You are viewing a plain text version of this content. The canonical link for it is here.
Posted to solr-user@lucene.apache.org by eg...@gmx.de on 2010/02/10 13:45:46 UTC

How to not limit maximum number of documents?

Hi at all,

I'm working with Solr1.4 and came across the point, that Solr limits the number of documents retrieved by a solr response. This number can be changed by the common query parameter 'rows'.

In my scenario it is very important that the response contains ALL documents in the index! I played around with the 'rows'-parameter but couldn't find a way to do it.

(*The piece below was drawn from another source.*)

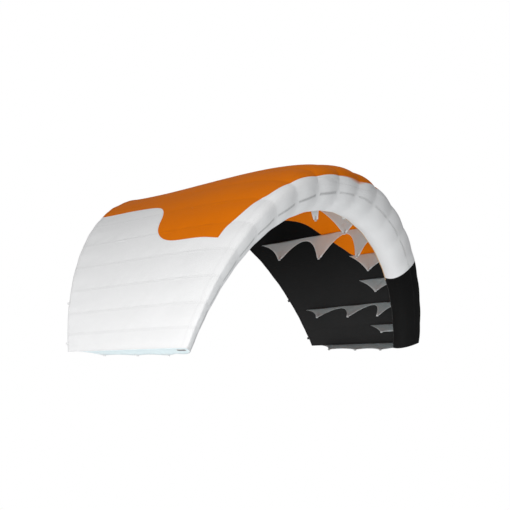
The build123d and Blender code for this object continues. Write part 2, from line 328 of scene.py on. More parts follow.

I was not able to find any hint in the mailing list.
Thanks a lot in advance.

Cheers,
Egon
-- 
NEU: Mit GMX DSL über 1000,- ¿ sparen!
http://portal.gmx.net/de/go/dsl02

Re: How to not limit maximum number of documents?

Posted by Walter Underwood <wu...@wunderwood.org>.
Solr will not do this efficiently. Getting all rows will be very slow. Adding a parameter will not make it fast.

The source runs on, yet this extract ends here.